The studies did not make a distinction between traditional and advanced manufacturing, however.

“We have not yet analyzed the granular data set for ‘advanced manufacturing’ skills and how those related occupations … are faring within the broader manufacturing super sector. But anecdotally, we are hearing from manufacturers that demand for these workers is strong,” Lawren Markle, director of public relations at LAEDC, said via email.

That’s the case for Space Exploration Technologies Corp., or SpaceX; Northrop Grumman Corp.; and Allied Systems Corp., all of which Micic said showed up on the Cerritos College campus last week to recruit new employees.

“As part of an effort to ramp up manufacturing at our headquarters in Hawthorne, SpaceX is currently seeking highly skilled production technicians,” said Brian Bjelde, the company’s vice president of human resources. “Our best source for hiring these technicians remains L.A.’s local community colleges and technical schools.”

Manufacturing transformation

Los Angeles was once a major aerospace center, with Boeing Co., Lockheed, and McDonnell Douglas building planes here.

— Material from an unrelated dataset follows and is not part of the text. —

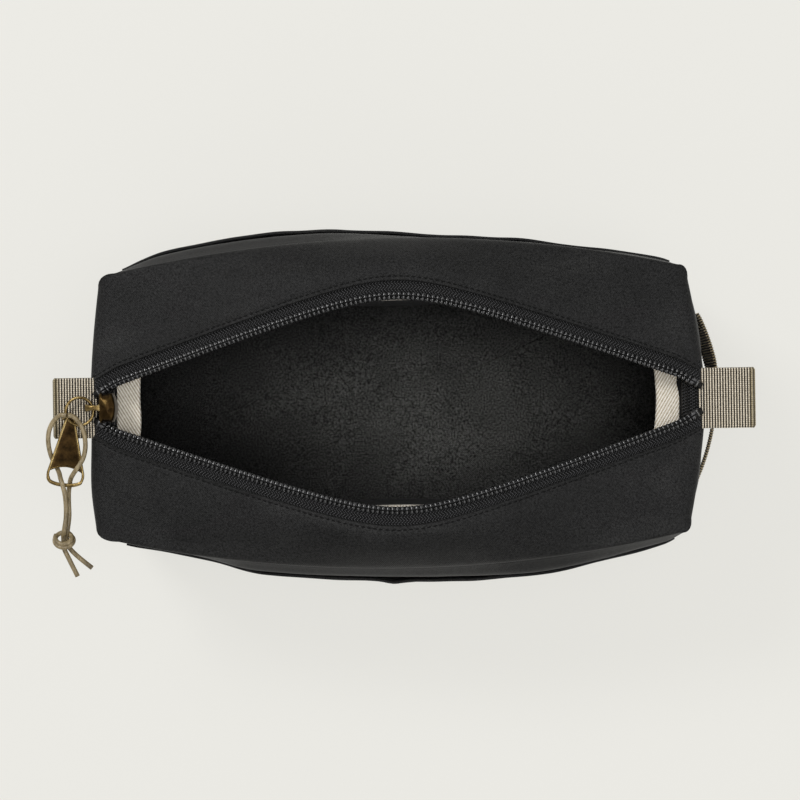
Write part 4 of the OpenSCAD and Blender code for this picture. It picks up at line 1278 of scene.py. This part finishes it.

NASA’s Apollo capsules were built in Downey. Manufacturing employment peaked around 1990, where the county hosted 830,000 jobs in the sector.

The area has had a resurgence of sorts recently, as SpaceX and other rocket and aerospace companies have worked for traction in the competitive private space race. That increase in demand has come as the nature of manufacturing has shifted to include tasks that require technical skill.

Despite the changing high-tech face of the industry, defining advanced manufacturing is still difficult.

“When it comes to an accepted definition of advanced manufacturing and which industries should be included, there is unfortunately no universal consensus,” said Robert L. Creighton, research analyst at USC’s Center for Economic Development.

The Brookings Institution, a nonprofit public policy organization, defines it loosely as an industry that encompasses the nation’s tech sector at its broadest and most consequential. Basically, traditional manufacturing meets technology.

That’s where the Strong Workforce Program comes in.

The initiative aims to create 1 million more middle-skill workers with the recurring funding; there is no target date for reaching that benchmark.

“The investment is meant to be one of the ways to address the shortage of an increasingly skilled workforce that’s in high demand by a modernizing industry,” said Jose Anaya, statewide director of Centers for Applied Competitive Technologies, another advanced manufacturing initiative run by the chancellor’s office of the state community college system.

Training new workers

Community colleges have provided many different types of technical training over the years to fit the demand, always changing with the times, said Anaya, whose office is at El Camino College in Torrance.

The county is home to 10 community college districts with 19 colleges, which together have 28 programs to prepare people for advanced manufacturing occupations that can pay from $11.45 to $50 an hour, according to the Strong Workforce Program’s L.A. website.

It was that pay scale that attracted Gabriel Gallegos, 25, to the field. With a wife and daughter and another child on the way, Gallegos said he felt confident in his choice to pursue an associate’s degree from the engineering design technology program at Cerritos.

After graduating last week, he is ready to start a new job at Montebello’s Academy Inc., which manufactures and installs awnings, canopies, cabanas, and other shade structures. He will be drafting designs using computer-assisted programs including AutoCAD, a design tool used to create 2-D and 3-D drawings. His starting pay is $15 an hour with benefits, he said.

“This job is great for me to start out. I wanted to pursue advanced manufacturing because it gives me a chance to create,” he said. “I chose this program because I got hands-on training. I want to be prepared for a job and not just an interview.”

Juan Jimenez, a design manager at Academy, said he often reaches out to community colleges to recruit for different types of advanced manufacturing jobs.

“I’ve gone through the community college route myself, and I’m aware of just how skilled and ready students are when they get a technical training degree,” Jimenez said. “What’s relevant is that the skills taught in these classes now is what’s needed for many unfilled positions in manufacturing today.”

Micic said programs such as these are a simple and affordable way to be lifted into the middle class. Most of his students are “nontraditional,” with part-time jobs and families to care of, he said.

“I don’t have a single student that’s graduating this year who isn’t either already employed or will start a job right after graduation in exactly what they’re trained to do,” he said.